- **AIM OF THE EXERCISE**
Set down the material exactly as given, please, from its first line through the line that includes "check_and_write()".
>> Begin
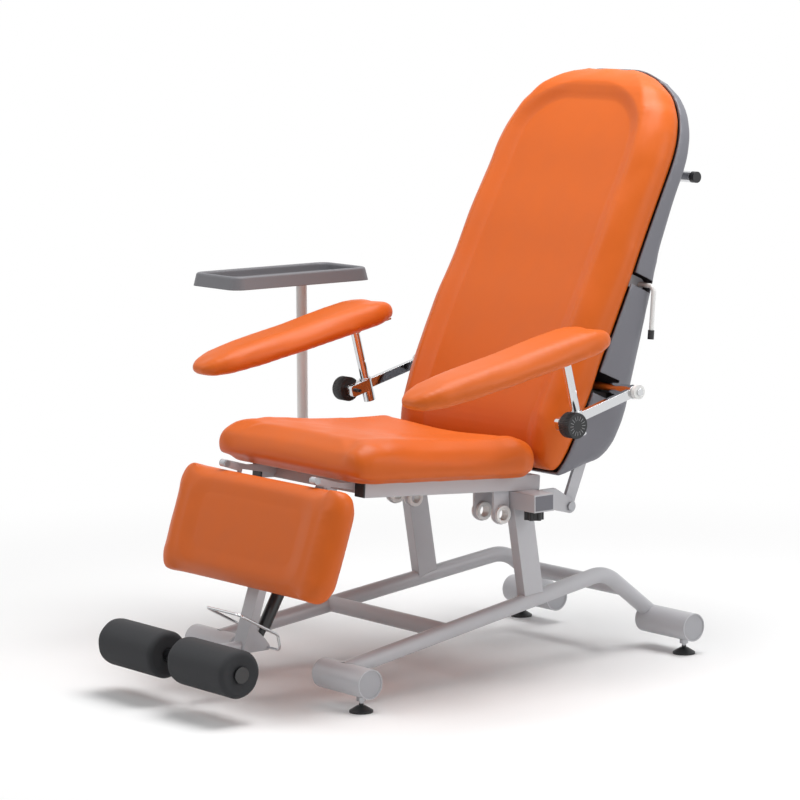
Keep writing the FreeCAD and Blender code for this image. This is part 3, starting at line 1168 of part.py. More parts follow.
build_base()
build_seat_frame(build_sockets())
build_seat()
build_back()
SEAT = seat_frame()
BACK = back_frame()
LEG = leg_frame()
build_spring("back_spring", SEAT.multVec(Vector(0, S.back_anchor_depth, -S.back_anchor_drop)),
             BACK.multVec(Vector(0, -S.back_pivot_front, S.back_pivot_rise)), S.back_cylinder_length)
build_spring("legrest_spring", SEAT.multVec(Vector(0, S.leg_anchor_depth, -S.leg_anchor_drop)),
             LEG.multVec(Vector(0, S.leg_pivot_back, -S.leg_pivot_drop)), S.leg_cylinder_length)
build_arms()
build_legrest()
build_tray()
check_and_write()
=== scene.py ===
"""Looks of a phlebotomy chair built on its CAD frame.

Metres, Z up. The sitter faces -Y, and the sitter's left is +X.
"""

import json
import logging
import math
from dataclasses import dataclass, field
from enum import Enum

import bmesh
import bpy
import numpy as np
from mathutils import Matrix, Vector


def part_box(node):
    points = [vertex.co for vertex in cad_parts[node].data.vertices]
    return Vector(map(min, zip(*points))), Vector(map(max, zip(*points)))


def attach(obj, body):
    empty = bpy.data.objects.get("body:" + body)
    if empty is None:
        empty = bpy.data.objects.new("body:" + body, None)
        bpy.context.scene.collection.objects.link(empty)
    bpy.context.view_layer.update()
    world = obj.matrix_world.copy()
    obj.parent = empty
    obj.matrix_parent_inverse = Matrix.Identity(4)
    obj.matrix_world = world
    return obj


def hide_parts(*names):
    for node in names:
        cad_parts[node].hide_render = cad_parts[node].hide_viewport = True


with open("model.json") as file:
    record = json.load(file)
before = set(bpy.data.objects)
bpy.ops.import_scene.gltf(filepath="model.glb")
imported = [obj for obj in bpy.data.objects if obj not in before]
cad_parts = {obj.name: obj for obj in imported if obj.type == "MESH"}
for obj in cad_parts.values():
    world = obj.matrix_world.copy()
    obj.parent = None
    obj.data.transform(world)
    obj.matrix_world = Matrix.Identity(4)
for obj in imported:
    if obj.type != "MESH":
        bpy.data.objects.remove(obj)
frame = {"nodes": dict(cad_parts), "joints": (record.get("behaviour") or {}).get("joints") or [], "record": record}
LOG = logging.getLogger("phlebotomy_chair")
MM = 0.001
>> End
- **REPLY**
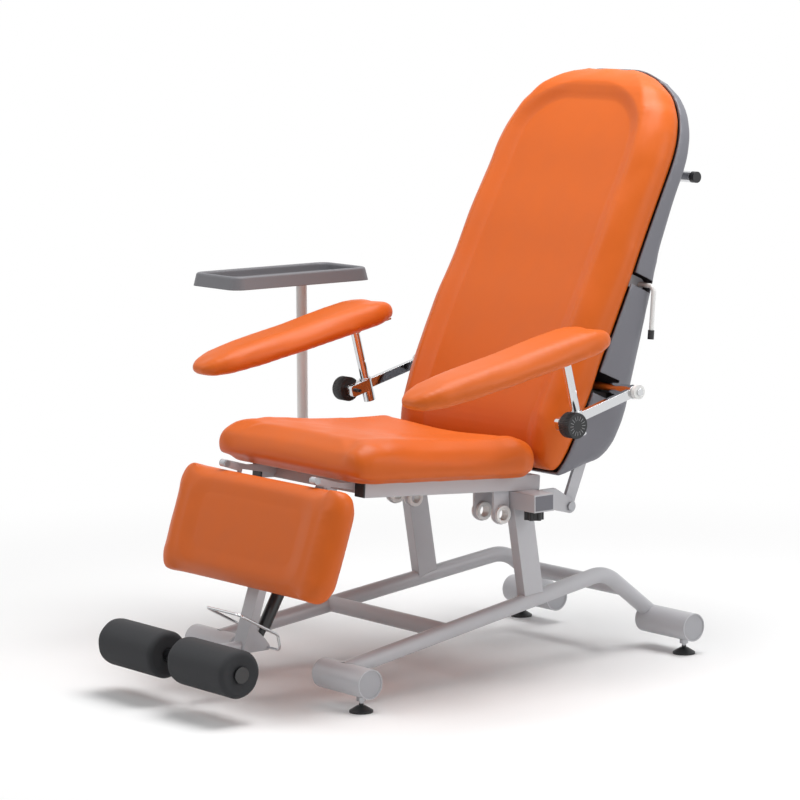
Keep writing the FreeCAD and Blender code for this image. This is part 3, starting at line 1168 of part.py. More parts follow.
build_base()
build_seat_frame(build_sockets())
build_seat()
build_back()
SEAT = seat_frame()
BACK = back_frame()
LEG = leg_frame()
build_spring("back_spring", SEAT.multVec(Vector(0, S.back_anchor_depth, -S.back_anchor_drop)),
             BACK.multVec(Vector(0, -S.back_pivot_front, S.back_pivot_rise)), S.back_cylinder_length)
build_spring("legrest_spring", SEAT.multVec(Vector(0, S.leg_anchor_depth, -S.leg_anchor_drop)),
             LEG.multVec(Vector(0, S.leg_pivot_back, -S.leg_pivot_drop)), S.leg_cylinder_length)
build_arms()
build_legrest()
build_tray()
check_and_write()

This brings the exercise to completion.